Comment éradiquer la faim dans le monde

ISTANBUL/KUALA LUMPUR – En septembre dernier, les dirigeants du monde se sont engagés à mettre un terme à la faim d’ici à 2030, dans le cadre des Objectifs de Développement Durable des Nations Unies (ODD). Cela ressemble à une entreprise de grande envergure. En fait, le monde produit déjà suffisamment de nourriture pour nourrir tout le monde. Alors pour quelles raisons ce problème persiste-t-il ?

La pauvreté et la faim sont intimement liées, ce qui explique pourquoi les ODD visent l’élimination de ces deux phénomènes. Pour une personne vivant au niveau de pauvreté fixé par la Banque mondiale à 1,90 dollar par jour, la nourriture représente entre 50 et 70 % des revenus. La Banque estime que près des quatre cinquièmes des pauvres dans le monde vivent dans des zones rurales, bien que ces zones représentent moins de la moitié de la population mondiale. La conclusion évidente est que l’augmentation des revenus ruraux durables est nécessaire pour éradiquer la faim.

Cela ne sera pas une tâche facile. La plupart des pays en développement sont actuellement accablés par des taux élevés de chômage et de sous-emploi. Et avec les perspectives économiques actuelles peu favorables, étant donné en particulier les prix des matières premières et l’insistance sur l’austérité budgétaire continue dans la plupart des régions, la pression à la baisse sur les revenus ruraux est susceptible de s’aggraver.

Mais même si les pays parviennent à atteindre une croissance inclusive, cela ne sera pas suffisant pour éliminer la faim d’ici 2030. La seule façon d’y parvenir va consister à mettre en œuvre une protection sociale bien conçue et d’accroître les investissements en faveur des pauvres.

Selon la Banque mondiale, un milliard de personnes dans 146 pays à revenus faibles ou intermédiaires reçoivent actuellement une certaine forme de protection sociale.
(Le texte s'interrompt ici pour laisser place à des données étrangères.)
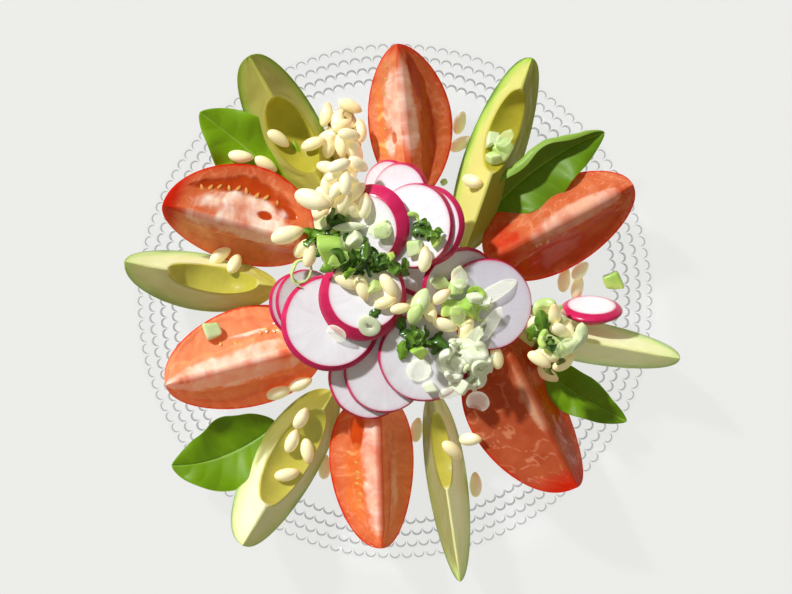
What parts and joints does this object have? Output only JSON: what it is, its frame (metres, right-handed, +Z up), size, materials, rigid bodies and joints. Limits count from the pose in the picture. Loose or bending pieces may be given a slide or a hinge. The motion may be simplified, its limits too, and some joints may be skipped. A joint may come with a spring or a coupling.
{
  "type": "plate of tomato avocado salad",
  "caption": "Clear glass plate of salad: tomato and avocado wedges in a ring, basil leaves, radish slices, pine nuts and spring onion.",
  "frame": {"origin": "centre of the plate's foot, on the surface that it stands on", "axes": "+Z up; +X to the right and +Y away from the viewer, as the plate lies in the picture"},
  "size_m": [0.2525, 0.25, 0.0531],
  "materials": {
    "glass_plate": "clear pressed glass",
    "tomato": "wet flesh and glossy skin",
    "avocado": "soft flesh, satin",
    "basil": "leaf, satin",
    "radish": "wet flesh",
    "radish_skin": "glossy skin",
    "nuts": "smooth, satin",
    "greens": "wet stem"
  },
  "bodies": {
    "root": {"plate": "glass_plate", "tomato_wedge_1": "tomato", "tomato_wedge_2": "tomato", "tomato_wedge_3": "tomato", "tomato_wedge_4": "tomato", "tomato_wedge_5": "tomato", "tomato_wedge_6": "tomato", "avocado_wedge_1": "avocado", "avocado_wedge_2": "avocado", "avocado_wedge_3": "avocado", "avocado_wedge_4": "avocado", "avocado_wedge_5": "avocado", "avocado_wedge_6": "avocado", "basil_leaf_1": "basil", "basil_leaf_2": "basil", "basil_leaf_3": "basil", "basil_leaf_4": "basil", "radish_pile": "radish", "radish_slice_01": "radish", "radish_slice_02": "radish", "radish_slice_03": "radish", "radish_slice_04": "radish", "radish_slice_05": "radish", "radish_slice_06": "radish", "radish_slice_07": "radish", "radish_slice_08": "radish", "radish_slice_09": "radish", "radish_slice_10": "radish", "radish_slice_11": "radish", "radish_slice_12": "radish", "radish_slice_13": "radish", "radish_slice_14": "radish", "radish_slice_15": "radish", "radish_end_cut": "radish_skin", "nut_heap": "nuts", "herb_heap": "greens", "onion_heap": "greens", "side_heap": "greens"}
  },
  "joints": []
}
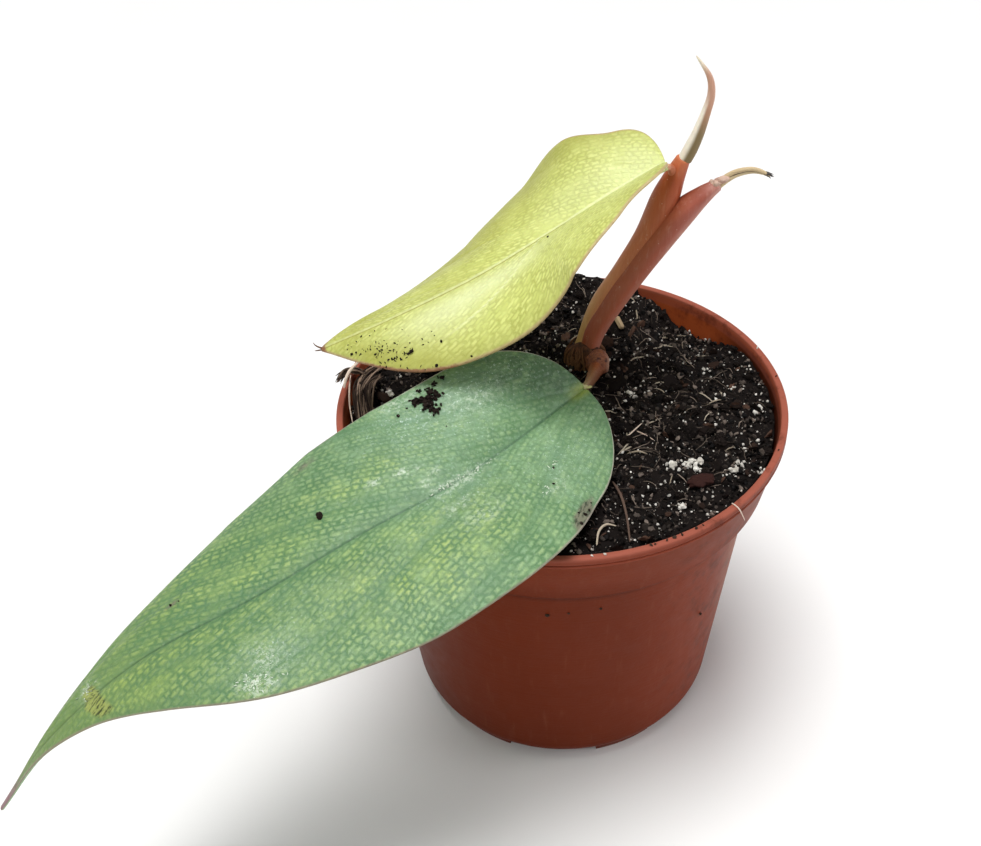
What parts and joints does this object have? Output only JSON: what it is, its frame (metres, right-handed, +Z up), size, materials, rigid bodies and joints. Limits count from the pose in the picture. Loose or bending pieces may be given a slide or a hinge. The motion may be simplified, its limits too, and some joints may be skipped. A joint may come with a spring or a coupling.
{
  "type": "potted philodendron",
  "caption": "Young philodendron with a net-veined green leaf, a yellow-green leaf and an unrolled new shoot, growing in dark gritty soil in a small round red-brown nursery pot.",
  "frame": {"origin": "centre of the round foot in the middle of the pot's underside, on the surface that the pot stands on", "axes": "+Z up along the pot's axis, -Y towards the picture's camera, +X to the right in the picture"},
  "size_m": [0.1291, 0.1056, 0.124],
  "materials": {
    "pot_plastic": "satin",
    "peat_soil": "matte",
    "stem_fibre": "matte",
    "green_leaf": "satin",
    "tan_stalk": "satin",
    "yellow_leaf": "satin",
    "brown_stalk": "satin",
    "red_sheath": "satin",
    "dried_sheath": "matte",
    "cream_shoot": "satin",
    "red_bark": "matte",
    "grey_wood": "matte",
    "coir": "matte",
    "straw": "matte",
    "pale_root_bark": "matte",
    "brown_root_bark": "matte"
  },
  "bodies": {
    "root": {"pot": "pot_plastic", "soil": "peat_soil", "stump": "stem_fibre", "green_blade": "green_leaf", "green_petiole": "tan_stalk", "yellow_blade": "yellow_leaf", "yellow_petiole": "brown_stalk", "right_sheath": "red_sheath", "dried_tip": "dried_sheath", "new_leaf": "cream_shoot", "bark_chip": "red_bark", "wood_stick": "grey_wood", "coir_tuft": "coir", "pale_straw": "straw", "pale_root": "pale_root_bark", "brown_root": "brown_root_bark", "leaf_crumbs": "peat_soil", "leaf_crumb_dot": "peat_soil"}
  },
  "joints": []
}
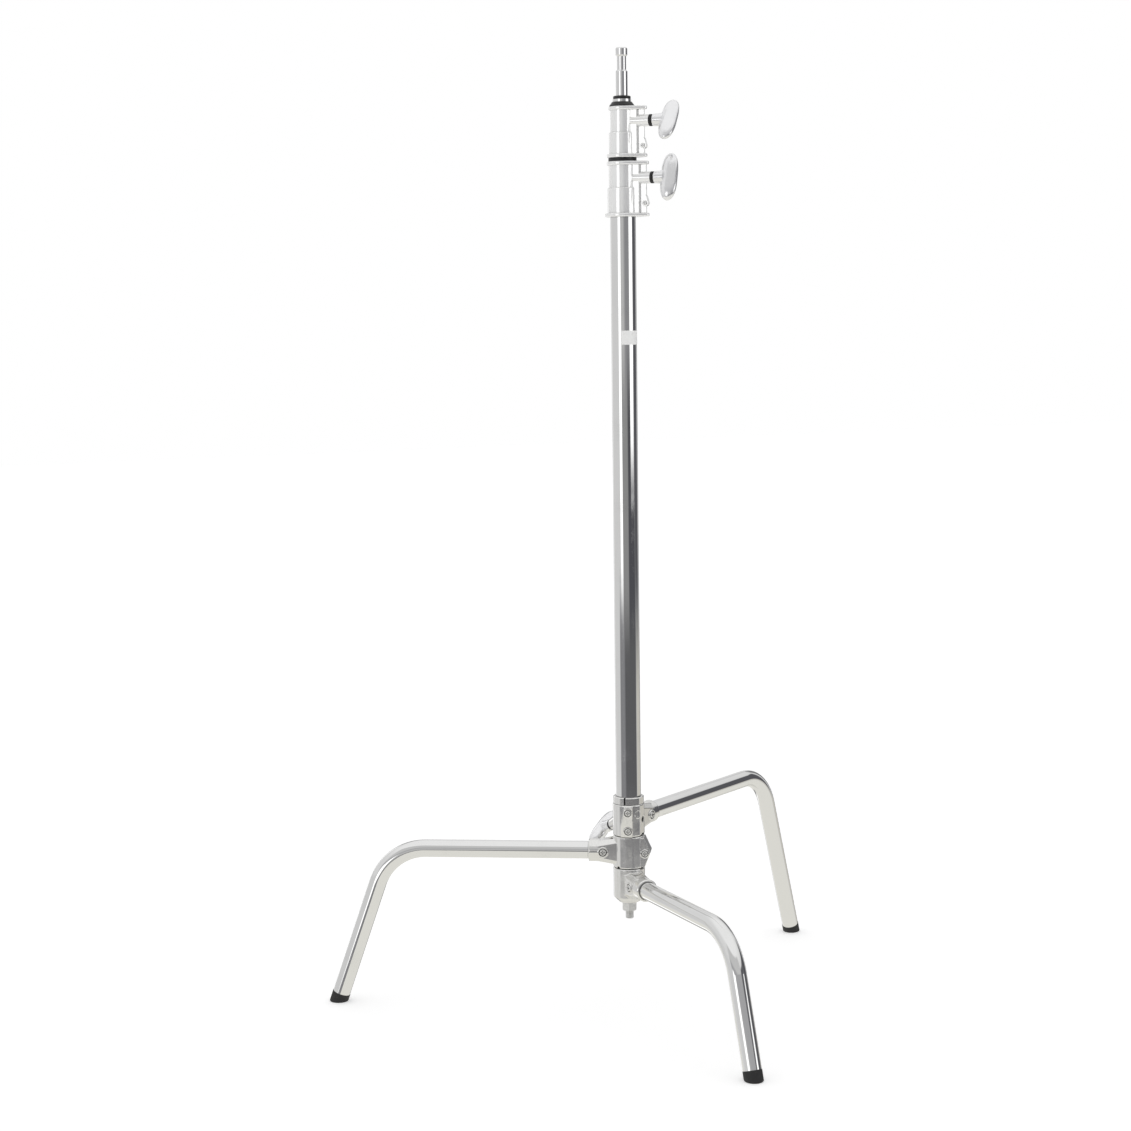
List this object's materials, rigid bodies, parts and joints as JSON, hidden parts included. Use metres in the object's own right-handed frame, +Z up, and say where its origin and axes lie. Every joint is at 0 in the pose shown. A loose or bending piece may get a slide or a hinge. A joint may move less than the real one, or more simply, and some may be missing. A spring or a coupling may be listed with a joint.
{
  "type": "c stand",
  "caption": "Lighting stand with folding nested legs, a sliding lockable leg, a column with telescopic risers clamped by T-handle screws, and a grooved pin on top.",
  "frame": {"origin": "on the column's axis, at floor level", "axes": "+Z up along the column; the low leg points along -Y, the sliding top leg and the middle leg stand 120 degrees to each side of it"},
  "size_m": [0.7909, 0.6137, 1.34],
  "materials": {
    "chrome_tube": "bright polished chrome plating on steel tube",
    "base_casting": "satin cast metal",
    "collar_casting": "polished and plated casting",
    "polished_handle": "polished cast handle",
    "steel": "zinc-plated steel",
    "pin_steel": "turned and plated steel",
    "black_rubber": "matt black rubber",
    "black_plastic": "black moulded plastic",
    "brass": "plain brass",
    "label_film": "blank white film"
  },
  "bodies": {
    "root": {"column_tube": "chrome_tube", "column_plug": "steel", "base_stud": "steel", "base_washer": "steel", "base_nut": "steel", "base_spring": "steel", "retaining_ring": "steel", "low_bracket": "base_casting", "low_leg_tube": "chrome_tube", "low_leg_screw": "steel", "low_foot": "black_rubber", "detent_ball": "steel", "detent_spring": "steel", "column_label": "label_film", "lower_collar": "collar_casting", "lower_collar_screw": "steel", "lower_bushing": "black_plastic", "lower_lock_bush": "black_plastic"},
    "middle_leg": {"middle_bracket": "base_casting", "middle_leg_tube": "chrome_tube", "middle_leg_screw": "steel", "middle_foot": "black_rubber", "middle_bracket_screw": "steel"},
    "leg_sleeve": {"top_sleeve": "base_casting"},
    "top_leg": {"top_bracket": "base_casting", "top_leg_tube": "chrome_tube", "top_leg_screw": "steel", "top_foot": "black_rubber", "pad_screws": "steel", "leg_lock_bush": "black_plastic"},
    "leg_lock_shoe": {"leg_brake_shoe": "brass"},
    "leg_lock": {"leg_handle": "polished_handle", "leg_lock_screw": "steel"},
    "riser_2_carrier": {"riser_2_guide": "black_plastic"},
    "riser_2": {"riser_2_tube": "chrome_tube", "upper_collar": "collar_casting", "upper_collar_screw": "steel", "upper_bushing": "black_plastic", "upper_lock_bush": "black_plastic"},
    "riser_3_carrier": {"riser_3_guide": "black_plastic"},
    "riser_3": {"riser_3_tube": "chrome_tube", "top_pin": "pin_steel", "pin_ring": "black_plastic"},
    "lower_lock_shoe": {"lower_brake_shoe": "brass"},
    "lower_lock": {"lower_handle": "polished_handle", "lower_lock_screw": "steel"},
    "upper_lock_shoe": {"upper_brake_shoe": "brass"},
    "upper_lock": {"upper_handle": "polished_handle", "upper_lock_screw": "steel"}
  },
  "joints": [
    {"name": "middle_leg_swivel", "type": "hinge", "parent": "root", "child": "middle_leg", "pos_m": [0, 0, 0.226], "axis": [0, 0, 1], "range_deg": [0, 120]},
    {"name": "top_leg_slide", "type": "slide", "parent": "root", "child": "leg_sleeve", "axis": [0, 0, 1], "range_m": [0, 0.6]},
    {"name": "top_leg_swivel", "type": "hinge", "parent": "leg_sleeve", "child": "top_leg", "pos_m": [0, 0, 0.272], "axis": [0, 0, 1], "range_deg": [-120, 0]},
    {"name": "riser_2_lift", "type": "slide", "parent": "root", "child": "riser_2_carrier", "axis": [0, 0, 1], "range_m": [0, 0.93]},
    {"name": "riser_2_swivel", "type": "hinge", "parent": "riser_2_carrier", "child": "riser_2", "pos_m": [0, 0, 1.2], "axis": [0, 0, 1], "continuous": true},
    {"name": "riser_3_lift", "type": "slide", "parent": "riser_2", "child": "riser_3_carrier", "axis": [0, 0, 1], "range_m": [0, 0.95]},
    {"name": "riser_3_swivel", "type": "hinge", "parent": "riser_3_carrier", "child": "riser_3", "pos_m": [0, 0, 1.27], "axis": [0, 0, 1], "continuous": true},
    {"name": "lower_lock_travel", "type": "slide", "parent": "root", "child": "lower_lock_shoe", "axis": [0.6691, -0.7431, 0], "range_m": [0, 0.0031]},
    {"name": "lower_lock_turn", "type": "hinge", "parent": "lower_lock_shoe", "child": "lower_lock", "pos_m": [0, 0, 1.1643], "axis": [0.6691, -0.7431, 0], "range_deg": [0, 720]},
    {"name": "upper_lock_travel", "type": "slide", "parent": "riser_2", "child": "upper_lock_shoe", "axis": [0.6691, -0.7431, 0], "range_m": [0, 0.0031]},
    {"name": "upper_lock_turn", "type": "hinge", "parent": "upper_lock_shoe", "child": "upper_lock", "pos_m": [0, 0, 1.241], "axis": [0.6691, -0.7431, 0], "range_deg": [0, 720]},
    {"name": "leg_lock_travel", "type": "slide", "parent": "top_leg", "child": "leg_lock_shoe", "axis": [-0.161, 0.9131, -0.3746], "range_m": [0, 0.0031]},
    {"name": "leg_lock_turn", "type": "hinge", "parent": "leg_lock_shoe", "child": "leg_lock", "pos_m": [0, 0, 0.272], "axis": [-0.161, 0.9131, -0.3746], "range_deg": [0, 720]}
  ],
  "couplings": [
    {"joint": "lower_lock_travel", "follows": "lower_lock_turn", "m_per_rad": 0.00023873},
    {"joint": "upper_lock_travel", "follows": "upper_lock_turn", "m_per_rad": 0.00023873},
    {"joint": "leg_lock_travel", "follows": "leg_lock_turn", "m_per_rad": 0.00023873}
  ]
}
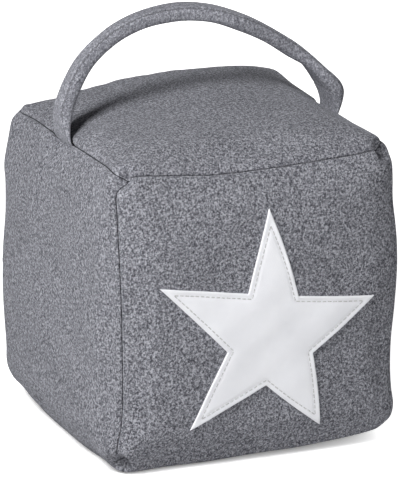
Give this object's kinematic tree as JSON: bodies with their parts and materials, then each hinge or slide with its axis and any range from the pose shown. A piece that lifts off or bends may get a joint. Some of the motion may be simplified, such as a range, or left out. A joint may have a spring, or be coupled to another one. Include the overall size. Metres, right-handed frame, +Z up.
{
  "type": "weighted fabric door stop",
  "caption": "Soft felt cube with a heavy filling that holds a door open, with a strap handle over the top and a sewn star on the front.",
  "frame": {"origin": "middle of the footprint, on the surface that the door stop stands on", "axes": "+Z up, -Y towards the front with the star, +X to the right seen from the front"},
  "size_m": [0.1755, 0.1821, 0.2301],
  "materials": {
    "grey_felt": "mottled mid-grey wool felt, matt, with a short nap",
    "handle_felt": "the same grey felt, folded and topstitched into a strap",
    "white_leatherette": "smooth white leatherette with a fine satin grain",
    "filling_cloth": "plain natural cotton bag, hidden inside"
  },
  "bodies": {
    "root": {"front_panel": "grey_felt", "back_panel": "grey_felt", "left_panel": "grey_felt", "right_panel": "grey_felt", "top_panel": "grey_felt", "base_panel": "grey_felt", "weighted_filling": "filling_cloth", "carry_handle": "handle_felt", "star_applique": "white_leatherette"}
  },
  "joints": []
}
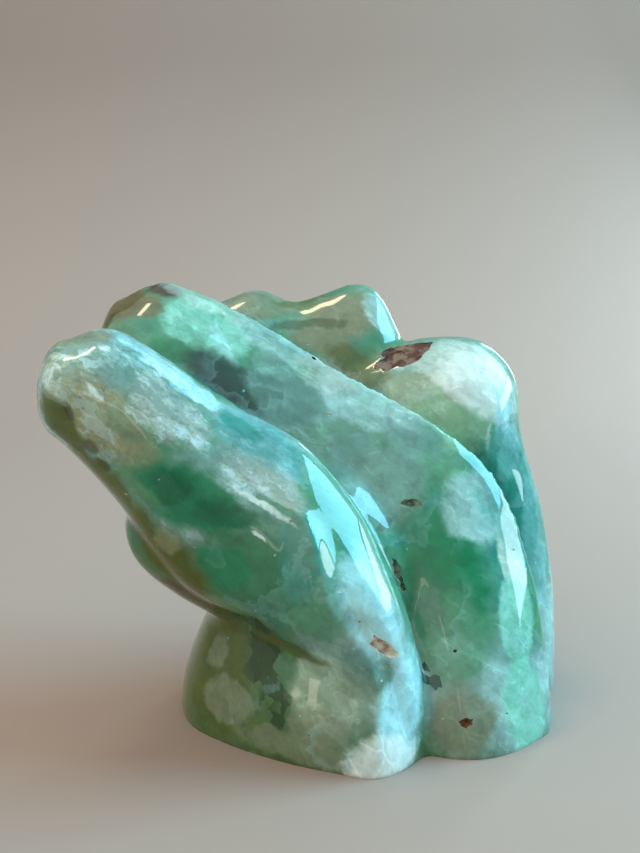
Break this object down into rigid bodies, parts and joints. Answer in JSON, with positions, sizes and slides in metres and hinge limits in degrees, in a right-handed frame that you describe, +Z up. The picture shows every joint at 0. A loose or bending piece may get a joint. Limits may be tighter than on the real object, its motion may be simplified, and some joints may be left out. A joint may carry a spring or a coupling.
{
  "type": "fluorite freeform",
  "caption": "Polished green fluorite freeform of flame-like ridges that lean over a flat ground base.",
  "frame": {"origin": "the middle of the stone's box, on the surface that it stands on", "axes": "+X to the picture's right, along which the ridges run down from their tips; +Y to the back; +Z up"},
  "size_m": [0.0949, 0.0611, 0.0799],
  "materials": {
    "fluorite": "polished"
  },
  "bodies": {
    "root": {"fluorite_freeform": "fluorite"}
  },
  "joints": []
}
Pourtant 870 millions de personnes vivant dans l’extrême pauvreté, principalement dans les zones rurales, manquent de ce type de couverture.

Sans surprise, les plus grands déficits se situent dans les pays à faibles revenus, où la protection sociale couvre moins d’un dixième de la population, dont 47 % vit dans l’extrême pauvreté. Dans les pays à revenus moyens et inférieurs, la protection sociale atteint environ un quart de ceux qui vivent dans l’extrême pauvreté, laissant environ un demi-milliard de personnes sans couverture. Dans les pays à revenus intermédiaires et supérieurs, environ 45 % de ceux qui vivent dans l’extrême pauvreté reçoivent des prestations d’aide sociale.

Ce n’est évidemment pas suffisant. L’amélioration de la protection sociale peut aider à assurer la consommation alimentaire adéquate et permettre aux bénéficiaires d’investir dans leur propre alimentation, dans leur santé et dans d’autres capacités de production. Comme ces investissements augmentent durablement les revenus, ils permettent de nouvelles augmentations des investissements productifs personnels, ce qui permet de briser le cercle vicieux de la pauvreté et de la faim.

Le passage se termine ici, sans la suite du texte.